_YOUR OBJECTIVE_: Count only the lines of the records that hold "else", then give the number without any other words.

_INPUT FOR THIS TASK_:
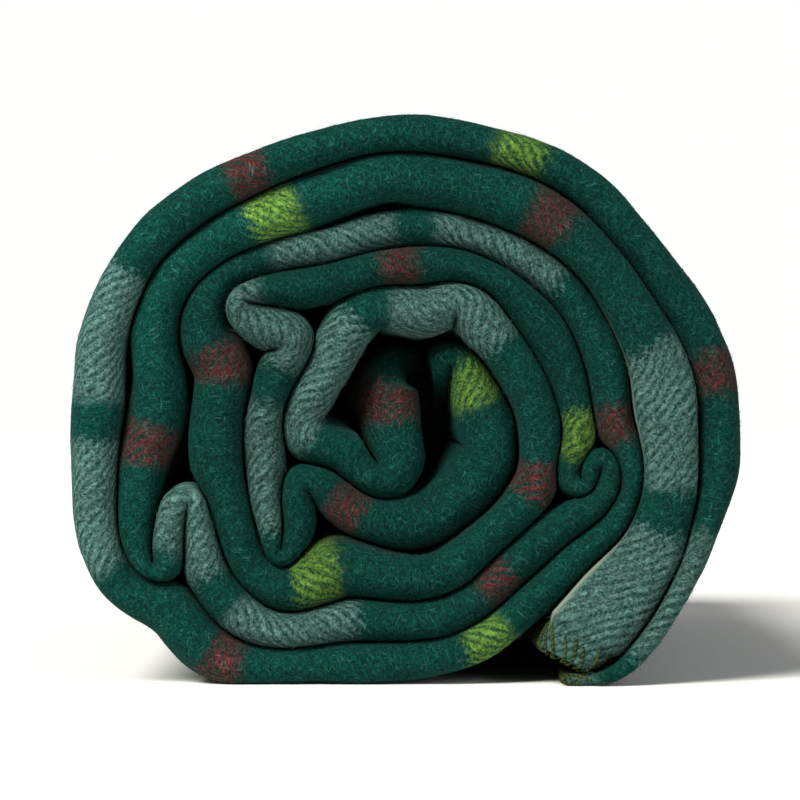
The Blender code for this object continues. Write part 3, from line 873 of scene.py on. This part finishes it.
# %% [markdown]
# ## Fulled plaid twill
# The weft stripes run across the folded strand and the warp stripes run along the roll. Where a
# dyed yarn crosses one of another colour, the twill shows as fine slanting lines: each pick floats
# over two ends and under two, one end further on every time. Fulling blurs those lines with loose
# fibres. So the material works out the weft's colour from the length, the warp's from the width,
# and lets a slanting wave, broken up by felt noise, choose between them. A second list pairs
# lengths with a brightness factor: painted light and shade, which makes some turns of the roll
# lighter and others darker, as the light falls on them.

# %% The stripes' colours
weft_dyes = {"green": "#03312A", "sage": "#46615C", "red": "#50151B", "lime": "#517026"}
warp_dyes = {"green": "#042923", "sage": "#334F49", "red": "#2C1518", "lime": "#37501E"}

# Places and distances on the cloth in millimetres.
half_repeat = 172.0
edge_softness = 1.9
first_end, last_end = -14.0, 2108.0
red_middle, rim_width = 90.0, 434.0
twill_length, twill_width = 3.6, 2.9
# Painted light and shade: a brightness factor for each length, lighter where a turn catches more
# light and darker where it lies in shade.
painted_light_by_length = [(-20, 0.88), (110, 0.82), (190, 0.95), (250, 1.10), (312, 1.28), (380, 1.12),
            (487, 1.00), (620, 0.90), (800, 0.86), (1050, 0.95), (1200, 0.85), (1550, 0.78),
            (1700, 0.95), (1812, 1.10), (1890, 1.40), (1930, 1.00), (1990, 0.85), (2120, 0.96)]
stripe_edges = [(6, "green", "sage"), (45, "sage", "green"), (84.6, "green", "red"),
                (95.4, "red", "green"), (165, "green", "lime")]


def on_cloth(tree):
    """The place on the cloth in millimetres, then its length and its width."""
    place = add(tree, "UVMap", uv_map="cloth")
    place = add(tree, "Mapping", {"Vector": place, "Scale": to_millimetres})
    length = add(tree, "SeparateXYZ", (place,))
    return place, length, length.node.outputs[1]


def in_half_repeat(tree, place):
    """The repeat is a mirror, so a ping-pong wave folds a place into half a repeat."""
    return add(tree, "Math", (place, half_repeat), **mirrored)


def stripe_colour(tree, place, dyes):
    """The stripe at a place in millimetres: a colour ramp holds the stripes of half a repeat."""
    share = add(tree, "Math", (in_half_repeat(tree, place), half_repeat), **over)
    ramp = add(tree, "ValToRGB", (share,))
    stops = ramp.node.color_ramp.elements
    stops[0].color, stops[1].color = dye(dyes["green"]), dye(dyes["lime"])
    for edge, before, after in stripe_edges:
        for shift, name in ((-edge_softness, before), (edge_softness, after)):
            stops.new((edge + shift) / half_repeat).color = dye(dyes[name])
    return ramp


def warp_colour(tree, width):
    """The warp's stripe: the repeat starts at the middle of the sheet's width."""
    from_middle = add(tree, "Math", (width, 500.0 * sheet_width), **minus)
    return stripe_colour(tree, from_middle, warp_dyes)


def painted_light_along_roll(tree, length):
    """Painted light and shade at a length in millimetres, read from the list as a grey factor."""
    start, end = painted_light_by_length[0][0], painted_light_by_length[-1][0]
    ramp = add(tree, "ValToRGB", (add(tree, "MapRange", (length, start, end)),))
    stops = ramp.node.color_ramp.elements
    for place, value in painted_light_by_length[1:-1]:
        stops.new((place - start) / (end - start))
    for stop, (place, value) in zip(stops, painted_light_by_length):
        stop.color = (value, value, value, 1.0)
    return ramp


print(len(stripe_edges) * 2, "stripe edges in each repeat of", 2 * half_repeat, "mm")

# %% [markdown]
# Close to, fulled wool is a mat of short hairs that lie every way. Noise that is stretched six
# times longer than wide looks like hairs in one direction, so several layers of it, each turned
# another way, make the mat.

# %% A layer of matted hairs
def hairs(tree, place, degrees, wide=0.42, long=2.6):
    """Noise in a frame turned by degrees, wide and long millimetres to a lump, slightly kinked."""
    turned = add(tree, "Mapping", {"Vector": place, "Rotation": (0, 0, math.radians(degrees))})
    drawn = add(tree, "Mapping", {"Vector": turned, "Scale": (1 / wide, 1 / long, 1)})
    return add(tree, "TexNoise", {"Vector": drawn, "Scale": 1.0, "Detail": 1.5, "Distortion": 0.7})


hair_ways = (8, 52, 97, 141)
print("hairs lie", hair_ways, "degrees round from the cloth's length")

# %% [markdown]
# The twill material sets up six noises, each with its lumps' size in millimetres, its detail and
# its roughness. From them come the wave that picks weft or warp, the ragged stripe edges, the
# light and dark of the mat, and the height for the bump. The colour is then built in layers:
# weft over warp, stray warp fibres, the thin red yarn buried here and there, the mat's shade,
# loose pale hairs, painted light and shade along the roll, a painted sheen on the rim of the
# last turn where fuzz catches the light, and a darkening near the cut ends.

# %% Fulled wool twill
def fulled_wool_twill(name, pieces):
    """Plaid wool. Twill wave: sine of whole turns of length over 3.6 mm less width over 2.9 mm.
    Felt: noise under a millimetre across, with hairs in four directions."""
    material, tree = new_material(name)
    place, length, width = on_cloth(tree)
    felt, tufts, drift, clouds, strays, cover = (
        add(tree, "TexNoise", {"Vector": place, "Scale": 1.0 / lump, "Detail": detail,
                               "Roughness": rough})
        for lump, detail, rough in ((0.85, 2.0, 0.62), (2.3, 2.0, 0.55), (6.0, 1.0, 0.55),
                                    (15.0, 2.0, 0.55), (1.7, 3.0, 0.70), (3.4, 3.0, 0.70)))
    mat = [hairs(tree, place, degrees) for degrees in hair_ways]
    light_hair = mat[0]
    for layer in mat[1:]:
        light_hair = add(tree, "Math", (light_hair, layer), **largest)
    dark_gap = add(tree, "Math", (mat[0], mat[2]), **smallest)

    turns = add(tree, "Math", (length, twill_length), **over)
    turns = add(tree, "Math", (width, -1.0 / twill_width, turns), **times_plus)
    turns = shifted(tree, turns, ((drift, 0.9), (tufts, 0.45)))
    strength = add(tree, "MapRange", (clouds, 0.36, 0.64, 0.35, 1.35))
    wave = add(tree, "Math", (wave_of(tree, turns), strength), **times)
    fuzzy = add(tree, "Math", (wave, 1.25), **times)
    fuzzy = shifted(tree, fuzzy, ((felt, 5.0), (mat[1], 5.0)))
    weft_shows = add(tree, "MapRange", (fuzzy, -2.8, 2.4, 0.08, 1.0), **smooth)

    ragged = add(tree, "Math", (wave, 0.5), **times)
    ragged = shifted(tree, ragged, ((felt, 4.0), (tufts, 7.0), (mat[3], 5.0)))
    ragged_length, ragged_width = (
        add(tree, "Math", (measure, ragged), **plus) for measure in (length, width))
    weft = stripe_colour(tree, ragged_length, weft_dyes)
    warp = warp_colour(tree, ragged_width)
    strayed = add(tree, "MapRange", (strays, 0.5, 0.75, 0.0, 0.75), **smooth)
    from_red = from_place(tree, in_half_repeat(tree, ragged_length), red_middle)
    thin_yarn = add(tree, "MapRange", (from_red, 5.0, 8.0, 1.0, 0.0), **smooth)
    buried = add(tree, "MapRange", (cover, 0.42, 0.60, 0.48, 0.0), **smooth)
    buried = add(tree, "Math", (thin_yarn, buried), **times)

    shade = 1.0
    for noise, low, high, dark, light in (
            (felt, 0.25, 0.75, 0.42, 1.62), (light_hair, 0.50, 0.76, 0.80, 1.60),
            (dark_gap, 0.28, 0.46, 0.62, 1.00), (clouds, 0.30, 0.70, 0.86, 1.14)):
        level = add(tree, "MapRange", (noise, low, high, dark, light))
        shade = add(tree, "Math", (shade, level), **times)
    loose = add(tree, "MapRange", (light_hair, 0.62, 0.80, 0.0, 0.22), **smooth)
    # Painted sheen: a pale strip along the rim of the last turn, where loose fuzz would catch the
    # light.
    at_end = add(tree, "MapRange", (ragged_length, 1990.0, 2030.0), **smooth)
    from_rim = from_place(tree, width, rim_width)
    at_rim = add(tree, "MapRange", (from_rim, 2.5, 6.0, 0.75, 0.0), **smooth)
    painted_fuzz_sheen = add(tree, "Math", (at_end, at_rim), **times)
    # Darker within 5 to 10 mm of each cut end.
    from_first = add(tree, "Math", (length, first_end), **minus)
    from_last = add(tree, "Math", (last_end, length), **minus)
    from_cuts = add(tree, "Math", (from_first, from_last), **smallest)
    from_cuts = add(tree, "Math", (from_cuts, ragged), **plus)
    darker_near_cuts = add(tree, "MapRange", (from_cuts, 5.0, 10.0, 0.14, 0.0), **smooth)
    colour = layered(tree, warp, [
        (weft_shows, weft, "MIX"), (strayed, warp, "MIX"), (buried, warp, "MIX"),
        (1.0, shade, "MULTIPLY"), (loose, dye("#4E7F75"), "MIX"),
        # Painted light and shade along the roll is multiplied in here, and the painted sheen on the
        # rim is mixed over it.
        (1.0, painted_light_along_roll(tree, length), "MULTIPLY"), (painted_fuzz_sheen, dye("#97A293"), "MIX"),
        (darker_near_cuts, dye("#0C2A20"), "MIX")])

    height = 0.0
    for part, share in ((wave, 0.012), (felt, 0.42), (light_hair, 0.34), (tufts, 0.24),
                        (drift, 0.6)):
        height = add(tree, "Math", (part, share, height), **times_plus)
    finish_material(material, pieces, {
        "Base Color": colour, "Roughness": add(tree, "MapRange", (felt, 0.3, 0.7, 0.84, 0.98)),
        "Specular IOR Level": 0.05, "Sheen Weight": 0.06, "Sheen Roughness": 0.5,
        "Sheen Tint": dye("#4FB09C")}, height)


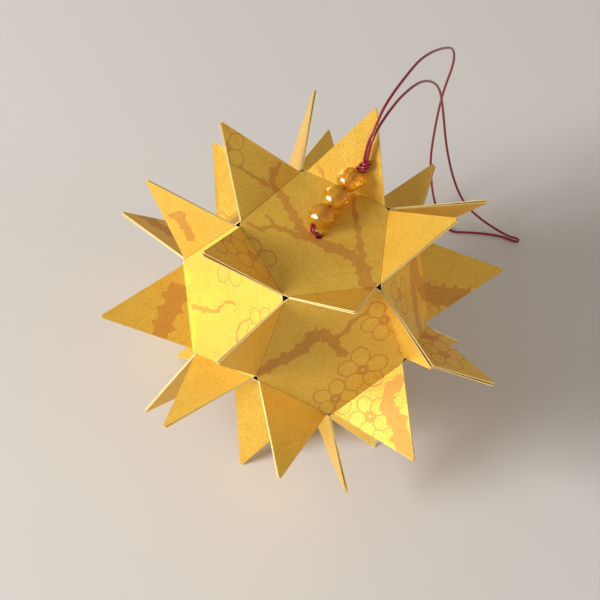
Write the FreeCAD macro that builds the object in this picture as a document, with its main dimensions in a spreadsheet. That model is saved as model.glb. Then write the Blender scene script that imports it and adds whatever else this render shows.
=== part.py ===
import FreeCAD, Part
import math
import os
import Sketcher

# Folded paper star ball: twelve five-pointed cards on the faces of a regular dodecahedron,
# glued flap to flap, with a bead hanger that comes out of the top card.
# The origin is on the table under the centre of the ball, +Z up, the front card towards -Y.

V = FreeCAD.Vector
os.makedirs("parts", exist_ok=True)
doc = FreeCAD.newDocument("paper_star_ball")

# Driving sizes, in millimetres and degrees
SIZES = {
    "card_side": "30",
    "flap_height": "28.1",
    "card_thickness": "0.3",
    "glue_gap": "0.03",
    "corner_trim": "1.2",
    "fold_relief": "0.15",
    "tip_width": "0.8",
    "foot_lean": "11",
    "cord_hole": "2.4",
    "bead_diameter": "8",
    "bead_length": "7.8",
    "bead_belt": "2.6",
    "bead_shoulder": "5.9",
    "bead_shoulder_at": "5.8",
    "bead_mouth": "3.2",
    "bead_bore": "1.9",
    "bead_gap": "0.15",
    "bead_rise": "1",
    "bead_turn": "9.5",
    "bead_offset": "0.8",
    "seat_gap": "0.1",
    "cord_diameter": "0.9",
    "strand_gap": "0.06",
    "loop_knot_length": "4.6",
    "loop_knot_width": "3.2",
    "stop_knot_diameter": "4.6",
    "stop_knot_thickness": "2.6",
}

# Lean of each fin out of its radial plane, towards the second card that it names
LEANS = {
    "top front": "12",
    "top right": "12",
    "top left": "18",
    "top back_left": "25",
    "top back_right": "3",
    "front right": "-22",
    "front left": "16",
    "front low_front_right": "2",
    "front low_front_left": "3",
    "right low_front_right": "5",
    "right low_right": "4",
    "right back_right": "-25",
    "left low_front_left": "6",
    "left back_left": "21",
    "left low_left": "0.5",
    "low_front_right low_front_left": "-12",
    "low_front_right low_right": "24",
    "low_front_left low_left": "1",
    "low_right back_right": "11",
    "low_right low_back": "-2",
    "back_left back_right": "21",
    "back_left low_back": "5",
    "back_left low_left": "2",
    "back_right low_back": "1",
    "low_back low_left": "-1",
}

# Place of each card on the ball: azimuth and elevation of its normal
RING = math.degrees(math.atan(0.5))
FACES = {
    "top": (0, 90),
    "front": (-90, RING),
    "right": (-18, RING),
    "back_right": (54, RING),
    "back_left": (126, RING),
    "left": (198, RING),
    "low_front_right": (-54, -RING),
    "low_right": (18, -RING),
    "low_back": (90, -RING),
    "low_left": (162, -RING),
    "low_front_left": (234, -RING),
    "bottom": (0, -90),
}

# Ratios of a regular dodecahedron to its side
APOTHEM = 0.5 / math.tan(math.radians(36))
INRADIUS = 1.1135163644
FIN_TILT = math.degrees(math.atan(2 / (1 + math.sqrt(5))))

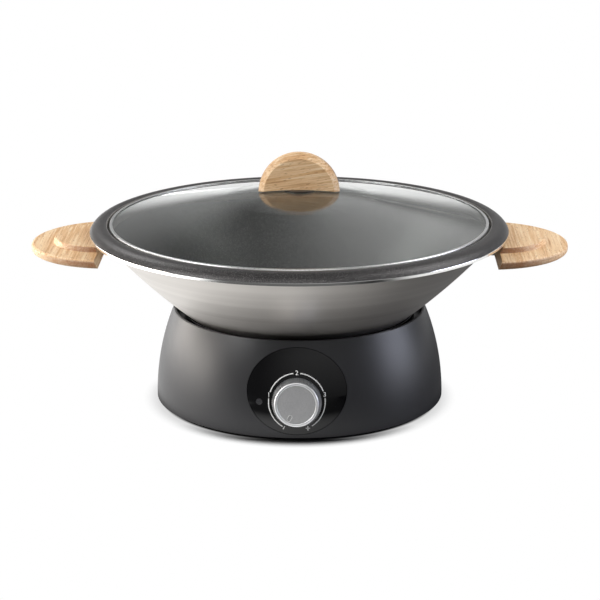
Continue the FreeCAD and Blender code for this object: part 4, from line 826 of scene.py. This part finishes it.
def studio_world():
    """White to the eye all round. Gloss and glass see a white backdrop behind the object that
    fades as it rises, a soft haze of light above it, the pale room in front and dim walls at
    the sides; everything else gets a low even fill."""
    world = bpy.data.worlds.new("studio")
    world.use_nodes = True
    tree = world.node_tree
    tree.nodes.clear()
    direction = add(tree, "TexCoord", take="Generated")
    way = add(tree, "SeparateXYZ", {"Vector": direction}).node
    back = add(tree, "VectorMath", {0: direction, 1: BACKDROP_WAY}, take="Value",
               operation="DOT_PRODUCT")
    behind = add(tree, "MapRange", {"Value": back, "From Min": 0.35, "From Max": 0.8},
                 interpolation_type="SMOOTHSTEP")
    low = add(tree, "MapRange", {"Value": way.outputs["Z"], "From Min": 0.0, "From Max": 0.16,
                                 "To Min": 1.0, "To Max": 0.25},
              interpolation_type="SMOOTHSTEP")
    high = add(tree, "MapRange", {"Value": way.outputs["Z"], "From Min": 0.3, "From Max": 0.6,
                                  "To Min": 1.0, "To Max": 0.0},
               interpolation_type="SMOOTHSTEP")
    backdrop = add(tree, "Math", {0: behind, 1: low}, operation="MULTIPLY")
    backdrop = add(tree, "Math", {0: backdrop, 1: high}, operation="MULTIPLY")
    haze = add(tree, "VectorMath", {0: direction, 1: HAZE_WAY}, take="Value",
               operation="DOT_PRODUCT")
    haze = add(tree, "MapRange", {"Value": haze, "From Min": 0.95, "From Max": 1.0,
                                  "To Max": 0.75}, interpolation_type="SMOOTHSTEP")
    backdrop = add(tree, "Math", {0: backdrop, 1: haze}, operation="MAXIMUM")
    front = add(tree, "VectorMath", {0: direction, 1: ROOM_WAY}, take="Value",
                operation="DOT_PRODUCT")
    front = add(tree, "MapRange", {"Value": front, "From Min": 0.5, "From Max": 1.0},
                interpolation_type="SMOOTHSTEP")
    raised = add(tree, "MapRange", {"Value": way.outputs["Z"], "From Min": 0.0,
                                    "From Max": 0.35, "To Min": 0.08, "To Max": 0.45})
    front = add(tree, "Math", {0: front, 1: raised, 2: EVEN_FILL}, operation="MULTIPLY_ADD")
    eye, mirrored = rays(tree)
    room = add(tree, "Mix", {"Factor": mirrored, "A": EVEN_FILL, "B": front})
    mirrored = add(tree, "Math", {0: mirrored, 1: backdrop}, operation="MULTIPLY")
    share = add(tree, "Math", {0: eye, 1: mirrored}, operation="MAXIMUM")
    fill = add(tree, "Background", {"Color": srgb("#ffffff"), "Strength": room})
    white = add(tree, "Background", {"Color": srgb("#ffffff"), "Strength": 1.0})
    add(tree, "OutputWorld", {"Surface": add(tree, "MixShader", {0: share, 1: fill, 2: white})})
    bpy.context.scene.world = world


def softbox(name, place, size, power, colour):
    """A rectangular soft light that points at LAMP_AIM."""
    lamp = bpy.data.lights.new(name, "AREA")
    lamp.shape = "RECTANGLE"
    lamp.size, lamp.size_y = size
    lamp.energy = power
    lamp.color = srgb(colour)[:3]
    made = bpy.data.objects.new(name, lamp)
    made.location = place
    aim = Vector(LAMP_AIM) - Vector(place)
    made.rotation_euler = aim.to_track_quat("-Z", "Y").to_euler()
    bpy.context.scene.collection.objects.link(made)


def place_camera():
    """The camera, in front and above, turned a little about the object and rolled a touch."""
    camera = bpy.data.objects.new("camera", bpy.data.cameras.new("camera"))
    camera.data.lens = CAMERA_LENS
    camera.data.sensor_width = CAMERA_SENSOR
    camera.data.shift_x = CAMERA_SHIFT_X
    bpy.context.scene.collection.objects.link(camera)
    heading = Vector((-math.sin(CAMERA_TURN), math.cos(CAMERA_TURN), 0))
    right = Vector((math.cos(CAMERA_TURN), math.sin(CAMERA_TURN), 0))
    forward = heading * math.cos(CAMERA_PITCH) - Vector((0, 0, 1)) * math.sin(CAMERA_PITCH)
    up = right.cross(forward)
    rolled_up = up * math.cos(CAMERA_ROLL) + right * math.sin(CAMERA_ROLL)
    rolled_right = right * math.cos(CAMERA_ROLL) - up * math.sin(CAMERA_ROLL)
    turned = Matrix((rolled_right, rolled_up, -forward)).transposed().to_4x4()
    stand = Matrix.Translation(-heading * CAMERA_DISTANCE + Vector((0, 0, CAMERA_HEIGHT)))
    camera.matrix_world = stand @ turned
    bpy.context.scene.camera = camera


disc = bmesh.new()
bmesh.ops.create_circle(disc, cap_ends=True, segments=64, radius=FLOOR_RADIUS)
floor = kept("floor", disc, pale_floor())
studio_world()
for name, place, size, power, colour in LAMPS:
    softbox(name, place, size, power, colour)
place_camera()
bpy.context.scene.view_settings.view_transform = "Standard"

_ANSWER IN FULL_: 2